• **WHAT THE TASK REQUIRES**:
Please repeat, exactly and with nothing added, the lines running from the line that contains "const indexTabs = new THREE.Group();" to the line that contains "before = set(bpy.data.objects)", both lines included.
# start of GIVEN RECORDS
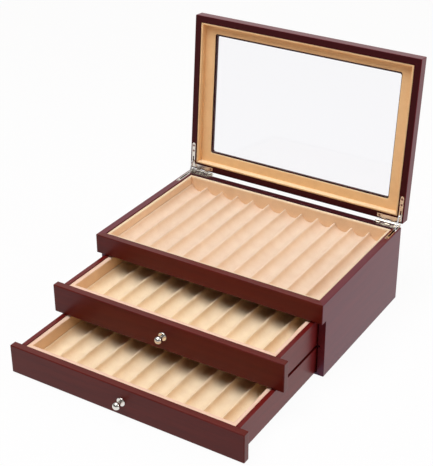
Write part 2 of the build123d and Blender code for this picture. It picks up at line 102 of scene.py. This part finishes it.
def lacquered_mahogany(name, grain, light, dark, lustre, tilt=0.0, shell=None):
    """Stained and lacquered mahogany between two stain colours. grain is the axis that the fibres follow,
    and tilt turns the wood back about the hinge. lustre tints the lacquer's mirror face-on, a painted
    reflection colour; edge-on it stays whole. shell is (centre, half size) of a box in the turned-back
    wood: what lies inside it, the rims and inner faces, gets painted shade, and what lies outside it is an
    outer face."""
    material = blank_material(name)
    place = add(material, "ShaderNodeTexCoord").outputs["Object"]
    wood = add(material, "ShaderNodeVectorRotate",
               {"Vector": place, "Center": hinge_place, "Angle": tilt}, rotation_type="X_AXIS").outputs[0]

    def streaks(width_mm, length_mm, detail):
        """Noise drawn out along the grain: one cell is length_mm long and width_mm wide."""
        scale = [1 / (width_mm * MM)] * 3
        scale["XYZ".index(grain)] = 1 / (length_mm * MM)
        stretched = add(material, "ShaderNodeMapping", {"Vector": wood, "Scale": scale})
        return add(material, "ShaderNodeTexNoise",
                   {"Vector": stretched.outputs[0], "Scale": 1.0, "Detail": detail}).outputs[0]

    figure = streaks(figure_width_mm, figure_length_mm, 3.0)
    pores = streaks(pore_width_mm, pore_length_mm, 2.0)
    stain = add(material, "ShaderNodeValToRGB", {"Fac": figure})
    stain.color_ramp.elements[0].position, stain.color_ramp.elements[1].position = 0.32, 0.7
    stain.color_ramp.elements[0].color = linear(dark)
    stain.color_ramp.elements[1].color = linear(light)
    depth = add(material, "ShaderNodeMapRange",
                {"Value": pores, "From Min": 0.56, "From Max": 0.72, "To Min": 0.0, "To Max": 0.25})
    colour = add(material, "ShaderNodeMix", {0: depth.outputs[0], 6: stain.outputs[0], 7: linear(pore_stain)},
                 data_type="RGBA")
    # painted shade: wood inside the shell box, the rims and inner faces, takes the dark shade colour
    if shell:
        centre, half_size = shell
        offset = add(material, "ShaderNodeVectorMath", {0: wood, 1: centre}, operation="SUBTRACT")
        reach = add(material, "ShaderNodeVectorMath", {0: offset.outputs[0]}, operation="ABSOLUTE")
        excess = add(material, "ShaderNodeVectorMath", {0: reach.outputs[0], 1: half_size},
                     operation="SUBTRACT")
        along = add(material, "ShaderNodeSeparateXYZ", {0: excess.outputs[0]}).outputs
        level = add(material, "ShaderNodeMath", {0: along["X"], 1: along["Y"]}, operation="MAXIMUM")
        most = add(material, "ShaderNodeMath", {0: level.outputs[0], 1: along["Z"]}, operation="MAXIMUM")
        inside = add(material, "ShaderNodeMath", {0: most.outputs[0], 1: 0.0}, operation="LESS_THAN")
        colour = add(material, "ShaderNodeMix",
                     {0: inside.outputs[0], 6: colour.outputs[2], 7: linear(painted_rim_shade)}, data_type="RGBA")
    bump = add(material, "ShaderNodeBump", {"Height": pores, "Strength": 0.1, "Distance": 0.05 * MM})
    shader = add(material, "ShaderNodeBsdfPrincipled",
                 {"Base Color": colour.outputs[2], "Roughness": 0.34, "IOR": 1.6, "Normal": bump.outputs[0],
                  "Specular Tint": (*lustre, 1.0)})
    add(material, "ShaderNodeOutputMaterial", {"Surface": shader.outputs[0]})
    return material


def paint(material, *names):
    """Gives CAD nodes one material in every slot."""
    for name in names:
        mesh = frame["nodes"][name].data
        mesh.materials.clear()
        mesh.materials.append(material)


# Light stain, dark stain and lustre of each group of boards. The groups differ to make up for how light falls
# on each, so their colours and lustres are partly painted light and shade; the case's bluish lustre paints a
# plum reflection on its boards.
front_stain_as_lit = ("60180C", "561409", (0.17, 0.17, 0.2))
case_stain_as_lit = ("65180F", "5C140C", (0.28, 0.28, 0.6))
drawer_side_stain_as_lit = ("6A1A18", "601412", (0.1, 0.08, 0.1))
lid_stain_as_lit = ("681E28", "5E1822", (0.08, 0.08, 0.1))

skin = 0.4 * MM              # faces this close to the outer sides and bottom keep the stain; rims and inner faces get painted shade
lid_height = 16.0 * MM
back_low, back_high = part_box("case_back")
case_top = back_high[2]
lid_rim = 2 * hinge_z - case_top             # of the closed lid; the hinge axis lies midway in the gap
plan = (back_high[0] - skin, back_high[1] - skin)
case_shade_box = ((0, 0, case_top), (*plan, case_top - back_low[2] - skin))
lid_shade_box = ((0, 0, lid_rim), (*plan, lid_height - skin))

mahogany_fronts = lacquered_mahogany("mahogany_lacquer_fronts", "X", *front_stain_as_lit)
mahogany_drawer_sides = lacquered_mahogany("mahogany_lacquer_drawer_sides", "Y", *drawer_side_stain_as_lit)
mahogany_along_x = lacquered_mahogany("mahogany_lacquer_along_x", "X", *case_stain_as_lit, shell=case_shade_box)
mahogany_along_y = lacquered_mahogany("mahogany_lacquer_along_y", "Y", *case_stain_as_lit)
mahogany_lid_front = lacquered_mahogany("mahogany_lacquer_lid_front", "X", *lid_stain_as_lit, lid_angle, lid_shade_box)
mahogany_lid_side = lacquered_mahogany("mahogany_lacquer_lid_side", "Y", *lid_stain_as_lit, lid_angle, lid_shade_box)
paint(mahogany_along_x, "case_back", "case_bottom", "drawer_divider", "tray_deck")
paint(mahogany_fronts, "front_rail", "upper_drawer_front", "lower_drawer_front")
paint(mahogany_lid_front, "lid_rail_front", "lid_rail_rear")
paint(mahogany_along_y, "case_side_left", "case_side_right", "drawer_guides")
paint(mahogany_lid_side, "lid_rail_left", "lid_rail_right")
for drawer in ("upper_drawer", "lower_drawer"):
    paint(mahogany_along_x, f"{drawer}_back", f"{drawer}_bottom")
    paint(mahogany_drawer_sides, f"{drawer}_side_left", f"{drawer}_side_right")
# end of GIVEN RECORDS
# start of GIVEN RECORDS
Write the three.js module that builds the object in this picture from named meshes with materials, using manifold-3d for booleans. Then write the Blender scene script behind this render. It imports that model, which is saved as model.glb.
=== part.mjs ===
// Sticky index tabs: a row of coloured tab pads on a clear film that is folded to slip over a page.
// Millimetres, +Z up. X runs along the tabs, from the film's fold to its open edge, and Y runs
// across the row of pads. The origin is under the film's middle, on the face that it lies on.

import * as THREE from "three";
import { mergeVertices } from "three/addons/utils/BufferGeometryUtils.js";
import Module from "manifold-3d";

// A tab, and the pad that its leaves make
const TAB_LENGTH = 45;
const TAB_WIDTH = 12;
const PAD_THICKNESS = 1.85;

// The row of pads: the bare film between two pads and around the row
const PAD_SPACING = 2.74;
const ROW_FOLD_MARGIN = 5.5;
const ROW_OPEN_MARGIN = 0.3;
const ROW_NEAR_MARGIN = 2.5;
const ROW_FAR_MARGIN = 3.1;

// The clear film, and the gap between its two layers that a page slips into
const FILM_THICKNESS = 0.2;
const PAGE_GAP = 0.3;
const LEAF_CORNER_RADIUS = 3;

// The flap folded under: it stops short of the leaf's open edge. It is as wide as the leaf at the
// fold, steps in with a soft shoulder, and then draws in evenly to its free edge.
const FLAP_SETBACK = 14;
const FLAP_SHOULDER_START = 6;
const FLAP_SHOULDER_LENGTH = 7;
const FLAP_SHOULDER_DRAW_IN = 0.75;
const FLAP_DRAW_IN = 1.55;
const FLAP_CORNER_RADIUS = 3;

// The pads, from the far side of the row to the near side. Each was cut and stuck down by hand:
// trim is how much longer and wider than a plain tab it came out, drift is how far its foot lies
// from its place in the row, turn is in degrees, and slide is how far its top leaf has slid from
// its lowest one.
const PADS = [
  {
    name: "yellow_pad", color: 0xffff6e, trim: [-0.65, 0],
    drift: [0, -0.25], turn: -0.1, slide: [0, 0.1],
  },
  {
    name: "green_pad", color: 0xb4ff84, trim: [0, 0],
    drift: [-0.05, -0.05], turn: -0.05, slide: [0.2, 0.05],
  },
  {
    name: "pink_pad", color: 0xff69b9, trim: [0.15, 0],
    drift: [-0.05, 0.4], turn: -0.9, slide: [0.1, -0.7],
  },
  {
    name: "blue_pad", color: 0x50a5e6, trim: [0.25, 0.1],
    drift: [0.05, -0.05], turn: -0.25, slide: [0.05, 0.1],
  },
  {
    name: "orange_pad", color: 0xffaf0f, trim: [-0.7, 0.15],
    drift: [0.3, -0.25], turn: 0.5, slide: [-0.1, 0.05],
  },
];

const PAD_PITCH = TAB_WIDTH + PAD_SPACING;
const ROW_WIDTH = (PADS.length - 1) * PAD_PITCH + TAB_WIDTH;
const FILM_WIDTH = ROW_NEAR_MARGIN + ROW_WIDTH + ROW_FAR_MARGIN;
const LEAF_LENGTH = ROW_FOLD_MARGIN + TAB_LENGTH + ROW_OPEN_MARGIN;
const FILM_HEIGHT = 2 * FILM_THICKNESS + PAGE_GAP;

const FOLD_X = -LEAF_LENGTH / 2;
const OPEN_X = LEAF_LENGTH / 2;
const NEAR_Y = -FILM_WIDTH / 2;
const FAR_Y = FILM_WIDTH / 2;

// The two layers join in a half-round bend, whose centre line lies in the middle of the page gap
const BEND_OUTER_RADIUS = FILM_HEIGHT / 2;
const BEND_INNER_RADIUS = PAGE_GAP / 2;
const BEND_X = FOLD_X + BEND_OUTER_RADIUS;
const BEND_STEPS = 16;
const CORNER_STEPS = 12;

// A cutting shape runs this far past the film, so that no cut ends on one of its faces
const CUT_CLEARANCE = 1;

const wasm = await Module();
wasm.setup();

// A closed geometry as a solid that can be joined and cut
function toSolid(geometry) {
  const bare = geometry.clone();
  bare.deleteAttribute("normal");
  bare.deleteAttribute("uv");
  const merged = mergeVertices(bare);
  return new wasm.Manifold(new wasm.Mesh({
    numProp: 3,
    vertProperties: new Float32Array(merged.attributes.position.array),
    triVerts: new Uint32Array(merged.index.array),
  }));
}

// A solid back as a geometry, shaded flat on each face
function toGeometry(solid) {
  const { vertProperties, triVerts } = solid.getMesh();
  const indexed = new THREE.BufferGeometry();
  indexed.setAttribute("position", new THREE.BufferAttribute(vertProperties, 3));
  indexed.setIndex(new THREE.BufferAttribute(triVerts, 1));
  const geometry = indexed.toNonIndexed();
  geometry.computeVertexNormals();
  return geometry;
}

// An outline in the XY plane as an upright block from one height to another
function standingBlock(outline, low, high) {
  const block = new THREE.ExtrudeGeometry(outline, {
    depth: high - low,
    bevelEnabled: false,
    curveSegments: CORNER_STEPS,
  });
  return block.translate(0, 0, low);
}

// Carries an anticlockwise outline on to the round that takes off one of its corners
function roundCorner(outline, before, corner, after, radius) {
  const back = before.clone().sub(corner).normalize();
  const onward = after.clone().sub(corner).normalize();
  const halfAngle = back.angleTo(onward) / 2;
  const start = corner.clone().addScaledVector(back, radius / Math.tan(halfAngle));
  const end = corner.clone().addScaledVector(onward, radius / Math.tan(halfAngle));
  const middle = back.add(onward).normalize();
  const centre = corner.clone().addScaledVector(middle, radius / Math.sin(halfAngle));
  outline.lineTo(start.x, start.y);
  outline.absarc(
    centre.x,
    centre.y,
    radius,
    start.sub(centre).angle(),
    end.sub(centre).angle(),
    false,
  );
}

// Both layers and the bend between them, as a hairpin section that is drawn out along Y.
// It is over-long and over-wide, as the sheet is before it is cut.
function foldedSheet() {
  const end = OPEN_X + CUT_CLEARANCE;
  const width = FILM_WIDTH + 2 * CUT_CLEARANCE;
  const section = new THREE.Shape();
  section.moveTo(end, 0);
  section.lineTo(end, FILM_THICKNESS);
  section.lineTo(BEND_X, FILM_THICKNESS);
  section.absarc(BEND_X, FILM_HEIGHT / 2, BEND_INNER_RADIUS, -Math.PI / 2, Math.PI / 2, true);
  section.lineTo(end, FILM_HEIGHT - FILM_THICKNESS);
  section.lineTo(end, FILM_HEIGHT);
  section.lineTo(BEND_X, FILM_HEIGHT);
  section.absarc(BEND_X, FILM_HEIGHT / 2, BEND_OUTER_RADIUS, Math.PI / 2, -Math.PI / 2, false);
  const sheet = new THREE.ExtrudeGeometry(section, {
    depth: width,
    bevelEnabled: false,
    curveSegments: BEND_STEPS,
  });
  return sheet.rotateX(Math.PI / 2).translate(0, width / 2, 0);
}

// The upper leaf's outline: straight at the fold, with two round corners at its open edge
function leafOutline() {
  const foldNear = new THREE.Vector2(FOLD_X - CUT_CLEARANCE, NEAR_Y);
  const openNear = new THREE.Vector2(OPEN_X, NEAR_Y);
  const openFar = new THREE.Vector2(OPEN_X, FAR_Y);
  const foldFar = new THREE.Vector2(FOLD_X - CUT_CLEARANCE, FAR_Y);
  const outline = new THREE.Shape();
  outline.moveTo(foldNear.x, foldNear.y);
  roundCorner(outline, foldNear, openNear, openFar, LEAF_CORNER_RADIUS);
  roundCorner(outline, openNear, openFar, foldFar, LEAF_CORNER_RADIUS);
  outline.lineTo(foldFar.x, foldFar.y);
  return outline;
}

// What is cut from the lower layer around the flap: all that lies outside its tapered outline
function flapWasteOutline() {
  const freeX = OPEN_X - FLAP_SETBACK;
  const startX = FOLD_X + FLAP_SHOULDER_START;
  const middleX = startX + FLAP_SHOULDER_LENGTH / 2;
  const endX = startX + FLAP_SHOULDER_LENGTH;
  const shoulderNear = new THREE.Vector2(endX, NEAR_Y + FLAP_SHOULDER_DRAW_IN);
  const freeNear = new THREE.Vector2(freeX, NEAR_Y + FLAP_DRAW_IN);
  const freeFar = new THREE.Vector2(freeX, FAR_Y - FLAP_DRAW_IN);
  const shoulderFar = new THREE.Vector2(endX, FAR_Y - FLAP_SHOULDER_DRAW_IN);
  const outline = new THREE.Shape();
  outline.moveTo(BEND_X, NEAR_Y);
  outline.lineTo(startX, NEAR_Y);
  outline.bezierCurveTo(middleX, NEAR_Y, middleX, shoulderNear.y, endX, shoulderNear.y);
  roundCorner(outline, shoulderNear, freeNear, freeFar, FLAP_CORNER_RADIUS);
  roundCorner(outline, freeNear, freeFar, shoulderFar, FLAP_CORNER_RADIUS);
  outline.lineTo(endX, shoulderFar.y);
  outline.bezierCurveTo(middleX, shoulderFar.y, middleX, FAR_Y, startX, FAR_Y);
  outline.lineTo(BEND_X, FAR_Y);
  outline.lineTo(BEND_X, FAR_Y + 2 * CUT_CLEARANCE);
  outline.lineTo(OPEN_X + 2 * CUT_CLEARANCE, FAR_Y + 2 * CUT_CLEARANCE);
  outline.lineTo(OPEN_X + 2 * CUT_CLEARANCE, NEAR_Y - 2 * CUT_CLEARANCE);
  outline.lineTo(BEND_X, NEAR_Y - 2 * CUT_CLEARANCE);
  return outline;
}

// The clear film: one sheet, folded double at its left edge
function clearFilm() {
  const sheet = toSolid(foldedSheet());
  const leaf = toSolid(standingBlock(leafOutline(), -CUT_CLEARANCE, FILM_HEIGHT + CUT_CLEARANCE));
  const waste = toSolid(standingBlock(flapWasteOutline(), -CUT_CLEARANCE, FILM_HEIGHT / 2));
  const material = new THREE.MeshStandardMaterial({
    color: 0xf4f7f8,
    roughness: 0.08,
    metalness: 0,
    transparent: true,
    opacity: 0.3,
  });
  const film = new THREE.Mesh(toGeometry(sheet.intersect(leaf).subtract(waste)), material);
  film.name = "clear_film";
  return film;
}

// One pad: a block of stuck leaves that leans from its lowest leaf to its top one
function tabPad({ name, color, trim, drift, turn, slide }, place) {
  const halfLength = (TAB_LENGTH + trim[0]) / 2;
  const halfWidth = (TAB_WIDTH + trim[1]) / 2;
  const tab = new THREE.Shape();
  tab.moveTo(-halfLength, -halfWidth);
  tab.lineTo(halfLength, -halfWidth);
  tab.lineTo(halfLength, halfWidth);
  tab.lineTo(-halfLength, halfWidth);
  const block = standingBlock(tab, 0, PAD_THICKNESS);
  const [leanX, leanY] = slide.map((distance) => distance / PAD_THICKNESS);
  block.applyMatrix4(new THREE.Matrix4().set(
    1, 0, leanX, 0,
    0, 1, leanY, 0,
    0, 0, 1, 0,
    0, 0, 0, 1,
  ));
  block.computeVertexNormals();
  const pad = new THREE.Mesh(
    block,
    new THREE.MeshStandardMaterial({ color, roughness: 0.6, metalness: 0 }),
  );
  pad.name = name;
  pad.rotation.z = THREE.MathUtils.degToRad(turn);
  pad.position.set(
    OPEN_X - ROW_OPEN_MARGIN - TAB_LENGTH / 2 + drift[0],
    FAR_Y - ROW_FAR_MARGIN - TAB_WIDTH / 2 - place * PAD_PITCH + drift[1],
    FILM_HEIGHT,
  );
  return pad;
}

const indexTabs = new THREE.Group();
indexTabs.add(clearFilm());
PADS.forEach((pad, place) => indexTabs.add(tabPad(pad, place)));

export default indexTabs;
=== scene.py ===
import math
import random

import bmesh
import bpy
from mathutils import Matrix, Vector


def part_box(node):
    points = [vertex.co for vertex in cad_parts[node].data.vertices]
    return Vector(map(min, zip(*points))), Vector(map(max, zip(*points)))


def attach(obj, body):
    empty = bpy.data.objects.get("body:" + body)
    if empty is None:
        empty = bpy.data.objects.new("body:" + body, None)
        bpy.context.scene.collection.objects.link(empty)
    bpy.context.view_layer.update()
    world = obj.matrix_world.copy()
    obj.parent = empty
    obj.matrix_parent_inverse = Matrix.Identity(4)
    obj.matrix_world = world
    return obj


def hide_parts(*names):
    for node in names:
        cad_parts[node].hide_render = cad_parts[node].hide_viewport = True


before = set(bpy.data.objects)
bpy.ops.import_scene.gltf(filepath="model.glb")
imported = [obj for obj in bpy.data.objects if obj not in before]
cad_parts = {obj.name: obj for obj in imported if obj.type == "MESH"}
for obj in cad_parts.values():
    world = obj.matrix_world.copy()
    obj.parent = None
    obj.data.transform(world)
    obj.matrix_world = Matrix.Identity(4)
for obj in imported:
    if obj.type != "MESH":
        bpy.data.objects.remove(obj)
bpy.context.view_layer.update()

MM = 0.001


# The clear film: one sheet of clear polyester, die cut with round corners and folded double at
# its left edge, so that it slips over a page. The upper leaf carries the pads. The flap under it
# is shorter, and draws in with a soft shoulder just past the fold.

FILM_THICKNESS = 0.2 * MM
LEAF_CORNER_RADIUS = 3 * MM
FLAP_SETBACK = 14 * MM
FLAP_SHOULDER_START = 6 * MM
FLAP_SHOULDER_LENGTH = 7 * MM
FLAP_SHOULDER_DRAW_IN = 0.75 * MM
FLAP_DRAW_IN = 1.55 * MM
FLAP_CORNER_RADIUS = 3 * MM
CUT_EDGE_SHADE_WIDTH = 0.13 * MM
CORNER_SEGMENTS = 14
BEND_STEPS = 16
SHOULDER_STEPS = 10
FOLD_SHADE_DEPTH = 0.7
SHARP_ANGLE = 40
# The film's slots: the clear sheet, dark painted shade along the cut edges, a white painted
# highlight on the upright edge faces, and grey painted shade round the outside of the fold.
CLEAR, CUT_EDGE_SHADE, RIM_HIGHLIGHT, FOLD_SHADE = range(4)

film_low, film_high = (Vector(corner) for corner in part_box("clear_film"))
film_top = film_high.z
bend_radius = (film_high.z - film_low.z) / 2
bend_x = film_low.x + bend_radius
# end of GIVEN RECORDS
# start of GIVEN RECORDS
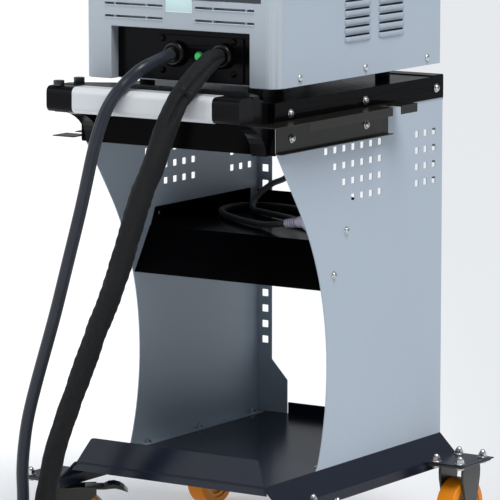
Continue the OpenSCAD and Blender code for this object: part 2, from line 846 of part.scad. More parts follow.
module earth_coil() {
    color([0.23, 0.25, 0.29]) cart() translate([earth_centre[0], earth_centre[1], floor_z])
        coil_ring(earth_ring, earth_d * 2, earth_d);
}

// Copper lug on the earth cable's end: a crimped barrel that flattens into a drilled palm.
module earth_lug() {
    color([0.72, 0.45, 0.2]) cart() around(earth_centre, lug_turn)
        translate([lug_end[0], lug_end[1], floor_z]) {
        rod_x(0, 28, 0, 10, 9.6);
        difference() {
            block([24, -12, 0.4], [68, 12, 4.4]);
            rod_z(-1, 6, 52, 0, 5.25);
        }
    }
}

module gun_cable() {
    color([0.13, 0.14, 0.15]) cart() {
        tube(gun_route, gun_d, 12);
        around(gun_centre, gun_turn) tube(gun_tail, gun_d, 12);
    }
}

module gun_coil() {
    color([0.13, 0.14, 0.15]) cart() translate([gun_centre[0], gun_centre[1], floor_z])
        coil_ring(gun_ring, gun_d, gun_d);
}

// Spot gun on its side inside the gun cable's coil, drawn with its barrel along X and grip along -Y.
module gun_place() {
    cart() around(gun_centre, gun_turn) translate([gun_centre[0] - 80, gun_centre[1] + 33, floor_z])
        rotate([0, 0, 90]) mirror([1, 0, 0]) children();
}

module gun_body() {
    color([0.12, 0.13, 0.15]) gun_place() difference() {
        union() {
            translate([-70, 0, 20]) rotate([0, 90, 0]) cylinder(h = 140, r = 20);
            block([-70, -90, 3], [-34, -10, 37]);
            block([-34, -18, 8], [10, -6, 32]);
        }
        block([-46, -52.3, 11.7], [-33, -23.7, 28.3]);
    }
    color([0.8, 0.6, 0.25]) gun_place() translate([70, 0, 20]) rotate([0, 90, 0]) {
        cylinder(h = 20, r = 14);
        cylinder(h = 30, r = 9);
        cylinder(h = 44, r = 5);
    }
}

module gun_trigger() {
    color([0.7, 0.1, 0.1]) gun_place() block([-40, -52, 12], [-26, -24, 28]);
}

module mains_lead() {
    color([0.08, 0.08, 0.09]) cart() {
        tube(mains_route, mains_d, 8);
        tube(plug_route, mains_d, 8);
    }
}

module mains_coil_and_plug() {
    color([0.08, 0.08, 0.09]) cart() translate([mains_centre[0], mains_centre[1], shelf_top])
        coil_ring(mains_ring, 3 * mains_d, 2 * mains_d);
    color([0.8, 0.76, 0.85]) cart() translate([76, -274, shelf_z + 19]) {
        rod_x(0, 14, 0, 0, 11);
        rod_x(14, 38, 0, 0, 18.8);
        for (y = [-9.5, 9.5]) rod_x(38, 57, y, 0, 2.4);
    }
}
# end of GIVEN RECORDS
• **EXERCISE SOLUTION**:
const indexTabs = new THREE.Group();
indexTabs.add(clearFilm());
PADS.forEach((pad, place) => indexTabs.add(tabPad(pad, place)));

export default indexTabs;
=== scene.py ===
import math
import random

import bmesh
import bpy
from mathutils import Matrix, Vector


def part_box(node):
    points = [vertex.co for vertex in cad_parts[node].data.vertices]
    return Vector(map(min, zip(*points))), Vector(map(max, zip(*points)))


def attach(obj, body):
    empty = bpy.data.objects.get("body:" + body)
    if empty is None:
        empty = bpy.data.objects.new("body:" + body, None)
        bpy.context.scene.collection.objects.link(empty)
    bpy.context.view_layer.update()
    world = obj.matrix_world.copy()
    obj.parent = empty
    obj.matrix_parent_inverse = Matrix.Identity(4)
    obj.matrix_world = world
    return obj


def hide_parts(*names):
    for node in names:
        cad_parts[node].hide_render = cad_parts[node].hide_viewport = True


before = set(bpy.data.objects)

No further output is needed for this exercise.